Brown seems intent on continuing the consolidation of Pentagon power in the Office of the Secretary of Defense, where presumably All and Only Good Decisions are made. So, allow me to suggest some contrary arguments to consider:
The United States and the United Kingdom somehow won the Second World War without a secretary or minister of defense.
Navy Secretary Benjamin Stoddert, way back in the day, somehow won the Quasi-War with France while serving effectively as his own 'chief of naval operations,' and without even a single officer with a permanent rank of anything higher than captain.
John Lehman, the man most likely to have been defense secretary had Mitt Romney won the recent election, was no horse-holder as secretary of the navy. Not even close. It's often forgotten now that not all the senior officers much liked him. He definitely got things done—just things that the government of the day wanted, regardless of what the admiralty thought best.
And if the huge bureaucracy of the under secretary of defense for acquisition, technology, and logistics (AT&L), the Pentagon's centralized buying group, was stood up to oversee the military's supply chain, and to prevent, through its oversight, some of the abject disasters that the individual services had allowed, has its record really been all that better? That's a difficult proposition to test, but unless one can conclude objectively that the answer is yes, could the cognoscenti please halt their fifty-year grinding push for more centralization? I certainly see no evidence that more jointness, at the margin, is working.
Indeed, as Robert Kozloski of the Navy Department recently argued in Naval War College Review, [1] it is instead high time for "critically examining the sacred purple cow of jointness." Consider his 'money shot,' as a friend recently put it to me:
As a recent study from the Institute for Defense Analysis notes, over the past decade JCIDS has not altered any solution originally proposed by a military service, nor does it appear that the process has added value to the front end of the acquisition process for the programs examined. [2] In the same period, the Department of Defense has spent over forty-six billion dollars on canceled defense programs. [3] While this amount cannot be directly attributed to failures of JCIDS, clearly twenty-five years of Goldwater-Nichols efforts to resolve this problem have had little success.
Rather than asking for more oversight and centralization to bolster failures of oversight and centralization, I'm intrigued by the idea put forth by the Tories in the UK last year, that the individual service chiefs need more authority to manage personnel and operations as they see fit, and that civilians should take more control of investment decisions. Spending big public monies, a program manager friend of mine once told me, is an inherently political act.
More recently in the US, and as I noted a few weeks ago, the Defense Business Board alternatively lamented the exclusion of the service chiefs from the acquisition process. If that's the case, then I'm wondering how programs like the Airborne Common Sensor, the Armed Reconnaissance Helicopter, the Future Combat System, the Littoral Combat Ship, and the Joint Strike Fighter have sagged under the overwhelming weight of stop-the-presses requirements insertions.
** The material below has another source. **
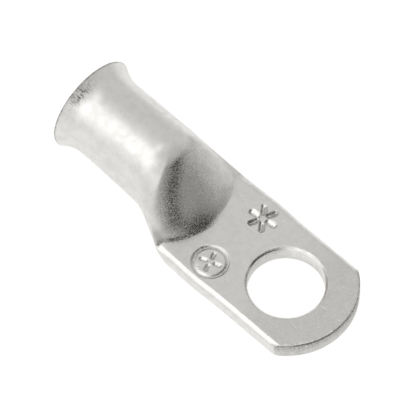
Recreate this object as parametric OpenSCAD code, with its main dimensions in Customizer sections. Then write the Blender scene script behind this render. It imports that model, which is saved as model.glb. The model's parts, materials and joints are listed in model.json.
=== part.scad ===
// Tubular cable lug with a bell mouth, made from one length of copper tube.
// The mouth is flared. The other end is pressed flat by a round-nosed punch, so that both
// walls meet in the palm, which is sheared to an arc and punched for a stud.
// Millimetres. The stud hole's axis is Z, the palm's underside is z = 0, and the cable
// enters the barrel against +X.

/* [Tube] */
// Outside radius of the barrel
barrel_r = 7.3; // [6.8:0.05:7.8]
// Thickness of the tube's wall, half that of the palm
wall = 1.6; // [1.3:0.05:1.9]
// Height of the barrel's axis above the palm's underside
axis_z = 8.2; // [7.8:0.1:8.8]
// From the stud hole's axis to the outer edge of the mouth
mouth_x = 45.4; // [44:0.1:60]

/* [Bell mouth] */
// Outside radius of the bell at its rim
bell_r = 8.8; // [8.2:0.05:9.2]
// Radius of the curve that flares the tube
flare_r = 7.3; // [5:0.1:12]
// How far the rim's inner edge stands ahead of its outer edge
lip_lead = 0.35; // [0.1:0.05:0.8]
// Width of the small bevel around the rim's outer edge
lip_bevel = 0.15; // [0.05:0.05:0.3]

/* [Cable bore] */
// Depth of the round bore, from the outer edge of the mouth
bore_depth = 16.4; // [12:0.1:17]

/* [Palm] */
// Width of the palm
palm_w = 20.7; // [18:0.1:23]
// Radius along the palm's folded edges
edge_r = 1.2; // [0.6:0.1:1.3]
// Radius of the sheared end, about the stud hole's axis
end_r = 12.15; // [11.6:0.05:14]
// Swelling of each long edge beside the place of the stamps
swell = 0.2; // [0:0.05:0.5]
// From the stud hole's axis to the middle of that swelling
swell_x = 11.9; // [9:0.1:13]
// Reach of the swelling to each side of its middle
swell_l = 3.6; // [2:0.1:6]

/* [Stud hole] */
// Radius of the stud hole
stud_r = 6.5; // [4.2:0.1:7]
// Width of the edge that the punch draws down on the upper face
roll_w = 0.2; // [0.05:0.05:0.4]
// Depth of that drawn edge
roll_h = 0.4; // [0.1:0.05:0.6]

/* [Shoulder] */
// From the stud hole's axis to the foot of the shoulder, on the middle line
foot_x = 16.6; // [14:0.1:20]
// Radius of the punch's nose, which the foot follows across the palm
nose_r = 12.2; // [11.5:0.1:20]
// Length of the shoulder along the crest, from the foot to the knee
crest_l = 11.8; // [9:0.1:13]
// Length of the shoulder along the flanks and the underside
flank_l = 12.2; // [9:0.1:13]
// Part of the crest's slope that goes into the rounded knee
knee_share = 0.35; // [0.1:0.05:0.6]
// Part of the flank's slope that eases into the palm
ease_share = 0.3; // [0.1:0.05:0.5]
// Part of the pressing that the lower flanks show before the shoulder starts
toe_share = 0.1; // [0:0.01:0.15]
// Length along which that early pressing grows
toe_l = 9; // [4:0.5:9]

/* [Hidden] */
$fn = 96;
palm_t = 2 * wall;
bore_r = barrel_r - wall;
half_w = palm_w / 2;
// Tiny step between the turned surfaces and the pressed ones that carry on from them
join_step = 0.02;
// The slit that is left where the two walls meet
slit = 0.3;
over = 1;
flat_len = half_w - edge_r;
corner_len = 90 * edge_r * PI / 180;
side_len = palm_t - 2 * edge_r;
half_len = 2 * flat_len + 2 * corner_len + side_len;
flare_start = mouth_x - sqrt(pow(flare_r, 2) - pow(flare_r - (bell_r - barrel_r), 2));
toe_x = foot_x + flank_l + toe_l;
bore_end = mouth_x - bore_depth;

// Points along half of a section, as lengths from the crest around to the underside
top_steps = 16;
corner_steps = 4;
bottom_steps = 10;
stations = concat(
    [for (i = [0:top_steps - 1]) flat_len * i / top_steps],
    [for (i = [0:corner_steps]) flat_len + corner_len * i / corner_steps],
    [for (i = [0:corner_steps]) flat_len + corner_len + side_len + corner_len * i / corner_steps],
    [for (i = [1:bottom_steps]) half_len - flat_len + flat_len * i / bottom_steps]
);
shares = [for (s = stations) s / half_len];
toe_rings = 3;
slope_rings = 22;
palm_rings = 12;
cavity_rings = 12;
cavity_steps = 20;
// From the shoulder's foot to where the slit closes
cavity_gap = wall;
// Part of the crest's slope that eases into the crease at its foot
crease_share = 0.05;
// Share of the way around at which the early pressing begins
toe_from = 0.2;
flare_steps = 8;

function mix(a, b, k) = a + (b - a) * k;
function clamp(v) = min(1, max(0, v));
function smooth(v) = pow(clamp(v), 2) * (3 - 2 * clamp(v));

// Runs from 0 to 1 with a rounded start and a rounded end, straight between them
function slope(v, start, end) =
    let (pace = 1 / (1 - start / 2 - end / 2))
    v < start ? pace * v * v / (2 * start)
    : v < 1 - end ? pace * (v - start / 2)
    : 1 - pace * pow(1 - v, 2) / (2 * end);

// Half sections of tube and palm at a share of the way around, 0 at the crest, 1 beneath
function round_at(k, r) = [r * sin(180 * k), axis_z + r * cos(180 * k)];
function edge_at(x) = half_w + swell * exp(-pow((x - swell_x) / swell_l, 2));
function flat_at(k, x) =
    let (s = k * half_len, w = edge_at(x), a = (s - flat_len) / edge_r, b = a - side_len / edge_r)
    s <= flat_len ? [s * (w - edge_r) / flat_len, palm_t]
    : s <= flat_len + corner_len
        ? [w - edge_r + edge_r * sin(a * 180 / PI), palm_t - edge_r + edge_r * cos(a * 180 / PI)]
    : s <= flat_len + corner_len + side_len ? [w, palm_t - edge_r - (s - flat_len - corner_len)]
    : s <= half_len - flat_len
        ? [w - edge_r + edge_r * sin(b * 180 / PI), edge_r + edge_r * cos(b * 180 / PI)]
    : [(half_len - s) * (w - edge_r) / flat_len, 0];

// Where each line along the tube reaches the palm and where it leaves the barrel
function nose_x(y) = foot_x + nose_r - sqrt(pow(nose_r, 2) - y * y);
function low(k) = smooth((k * half_len - flat_len) / (half_len - 2 * flat_len));
function foot_at(k) = mix(nose_x(min(k * half_len, flat_len)), foot_x, low(k));
function knee_at(k) = foot_x + mix(crest_l, flank_l, smooth(2 * k));

function press_at(k, v) = slope(v, knee_share, mix(crease_share, ease_share, low(k)));

// One point of the pressed part, at share k around and ring i along
function toe_at(k, x) = toe_share * smooth(2 * (k - toe_from)) * clamp((toe_x - x) / toe_l);
function point_at(k, i) =
    let (
        along = i - toe_rings,
        v = along / slope_rings,
        w = (along - slope_rings) / palm_rings,
        x = along <= 0 ? mix(toe_x, knee_at(k), i / toe_rings)
            : v <= 1 ? mix(knee_at(k), foot_at(k), v)
            : mix(foot_at(k), -end_r - over, w),
        share = 1 - (1 - press_at(k, clamp(v))) * (1 - toe_at(k, x)),
        yz = mix(round_at(k, barrel_r - join_step), flat_at(k, x), share)
    )
    [x, yz[0], yz[1]];

// The space inside the pressed part, one wall in from the outside, in planes across the tube
function slit_at(k) =
    [(half_w - wall) * (1 - abs(1 - 2 * k)), wall + slit * (0.5 - k) / max(0.5, abs(1 - 2 * k))];
function cavity_at(k, x) =
    let (
        lag = wall / 2 * (1 - low(k)),
        v = clamp((knee_at(k) + lag - x) / (knee_at(k) - foot_at(k))),
        yz = mix(round_at(k, bore_r - join_step), slit_at(k), press_at(k, v))
    )
    [x, yz[0], yz[1]];

// A closed skin over rings that share a plane of symmetry, y = 0. Each ring is given as the
// half on the +Y side, from the crest around to the underside.
module skin(halves) {
    n = len(halves[0]);
    count = 2 * n - 2;
    last = len(halves) - 1;
    points = [for (h = halves) each concat(h, [for (j = [n - 2:-1:1]) [h[j][0], -h[j][1], h[j][2]]])];
    sides = [for (i = [0:last - 1], j = [0:count - 1])
        let (a = i * count, b = a + count, m = (j + 1) % count)
        [a + j, b + j, b + m, a + m]];
    first_end = [for (j = [0:n / 2 - 1], m = [0, 1])
        let (a = j, b = j + 1, c = n - 2 - j, d = n - 1 - j)
        m == 0 ? [a, b, c, d] : [for (p = [d, c, b, a]) (count - p) % count]];
    last_end = [for (f = first_end) [for (j = [3:-1:0]) last * count + f[j]]];
    polyhedron(points, concat(sides, first_end, last_end));
}

module pressed_part() {
    skin([for (i = [0:toe_rings + slope_rings + palm_rings]) [for (k = shares) point_at(k, i)]]);
}

module cavity() {
    skin([for (i = [0:cavity_rings])
        let (x = mix(bore_end, foot_x + cavity_gap, i / cavity_rings))
        [for (j = [0:cavity_steps]) cavity_at(j / cavity_steps, x)]]);
}

// Revolves a half profile of [radius, x] about the barrel's axis
module turned(profile) {
    translate([0, 0, axis_z])
        rotate([0, 90, 0])
            rotate_extrude()
                polygon(profile);
}

function last_of(list) = list[len(list) - 1];

// The flare's curve at radius r about the same centre, from the barrel to where it reaches x_end
function flare_curve(r, x_end) =
    let (sweep = asin((x_end - flare_start) / r))
    [for (i = [0:flare_steps])
        let (a = sweep * i / flare_steps)
        [barrel_r + flare_r - r * cos(a), flare_start + r * sin(a)]];

module barrel() {
    turned([
        [0, toe_x],
        [barrel_r, toe_x],
        each flare_curve(flare_r, mouth_x - lip_bevel),
        [bell_r - lip_bevel, mouth_x],
        last_of(flare_curve(flare_r + wall, mouth_x + lip_lead)),
        [0, mouth_x + lip_lead]
    ]);
}

module cable_bore() {
    turned([
        [0, bore_end],
        [bore_r, bore_end],
        each flare_curve(flare_r + wall, mouth_x + 2 * lip_lead),
        [0, mouth_x + 2 * lip_lead]
    ]);
}

module stud_hole() {
    translate([0, 0, -over])
        cylinder(r = stud_r, h = palm_t + 2 * over);
    translate([0, 0, palm_t - roll_h])
        cylinder(r1 = stud_r, r2 = stud_r + roll_w * (roll_h + over) / roll_h, h = roll_h + over);
}

// What the shear takes off beyond the rounded end
module end_offcut() {
    difference() {
        translate([-2 * end_r, -palm_w, -over])
            cube([2 * end_r, 2 * palm_w, palm_t + 2 * over]);
        translate([0, 0, -2 * over])
            cylinder(r = end_r, h = palm_t + 4 * over);
    }
}

module cable_lug() {
    color("silver")
        difference() {
            union() {
                barrel();
                pressed_part();
            }
            cable_bore();
            cavity();
            stud_hole();
            end_offcut();
        }
}

cable_lug();
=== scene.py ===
import json
import math

import bpy
import numpy as np
from mathutils import Matrix, Vector


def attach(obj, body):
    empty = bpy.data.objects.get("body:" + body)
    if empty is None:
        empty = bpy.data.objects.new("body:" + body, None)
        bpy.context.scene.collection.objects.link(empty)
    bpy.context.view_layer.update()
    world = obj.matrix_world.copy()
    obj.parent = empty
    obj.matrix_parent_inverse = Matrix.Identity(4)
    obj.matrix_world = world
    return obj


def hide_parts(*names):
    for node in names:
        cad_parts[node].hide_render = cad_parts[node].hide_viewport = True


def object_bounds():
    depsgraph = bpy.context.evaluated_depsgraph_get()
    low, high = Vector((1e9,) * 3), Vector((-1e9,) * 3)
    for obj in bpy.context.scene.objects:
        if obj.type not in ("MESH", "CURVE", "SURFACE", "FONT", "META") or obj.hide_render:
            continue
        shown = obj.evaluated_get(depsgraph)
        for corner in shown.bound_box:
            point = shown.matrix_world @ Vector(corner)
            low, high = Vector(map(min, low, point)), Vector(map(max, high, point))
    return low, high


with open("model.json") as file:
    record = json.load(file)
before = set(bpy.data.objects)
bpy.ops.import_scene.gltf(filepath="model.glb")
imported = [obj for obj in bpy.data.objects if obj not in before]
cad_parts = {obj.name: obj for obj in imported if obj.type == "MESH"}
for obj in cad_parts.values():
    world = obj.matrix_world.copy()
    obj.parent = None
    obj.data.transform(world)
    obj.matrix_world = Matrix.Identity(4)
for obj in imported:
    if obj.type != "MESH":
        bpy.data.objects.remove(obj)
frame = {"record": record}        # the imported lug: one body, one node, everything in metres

mm = 0.001
cadBox = [list(corner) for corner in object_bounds()]
mounts = {m["name"]: m for m in frame["record"]["mounts"]}
scene = bpy.context.scene
white = "#ffffff"
print("frame loaded")


def srgb(code):
    # "#rrggbb" as picked on a screen, to the linear values that Blender wants
    parts = [int(code[i:i + 2], 16) / 255 for i in (1, 3, 5)]
    return [c / 12.92 if c <= 0.04045 else ((c + 0.055) / 1.055) ** 2.4 for c in parts] + [1.0]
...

I'm not saying that the chiefs shouldn't be involved; I'm saying that they should better involved, and with some direct involvement of political appointees who can keep some of their periodically unhelpful military tendencies under control.
So here's a counterproposal to Harold's: why not kill most of OSD instead? Why not just throw in the towel on that centralized buying group, AT&L? Why not devolve the ACAT 1D program back to the departments, and let their presumably crackerjack staffs take them from there? Why not let those each service secretary's staff buy its own stuff, and use the threat of differential resource allocation by the Secretary of All Defense pour encourager les autres? Manage by objectives at the top level, and not by direct control: if any one military department can't get it right, then one of the other two can get the nod, and the loser can regroup for the next round of innovation- and efficiency-inducing interservice competition.
And if the president still wants a secretary of defense—even if Churchill and FDR didn't need such a person—then let him handle the manageable task of managing the output of those three service secretaries, and of the directors of the common defense agencies (DLA, DIA, etc.). That would give him perhaps a dozen direct reports, and without the crazy overlapping authorities and matrixed responsibilities of the Pentagon today. For the overhead has gotten completely out of control, and cutting bureaucrats and their SETA contractors should be much more appealing than cutting actual trigger-pullers on the front line.
Now, I will acknowledge that this suggestion will be met with derision from some high places in the bureaucracy, but before dismissing it, I present this challenge:
Show me just what has been so wonderful.
Notes
1. Robert Kozloski, "Building the Purple Ford: an Affordable Approach to Jointness," Naval War College Review, Autumn 2012.
2. The Major Causes of Cost Growth in Defense Acquisition, Institute for Defense Analysis, 2009, p. ES-11.
3. Todd Harrison, Analysis of the FY 2012 Defense Budget, Center for Strategic and Budgetary Assessments, 2011, p. viii.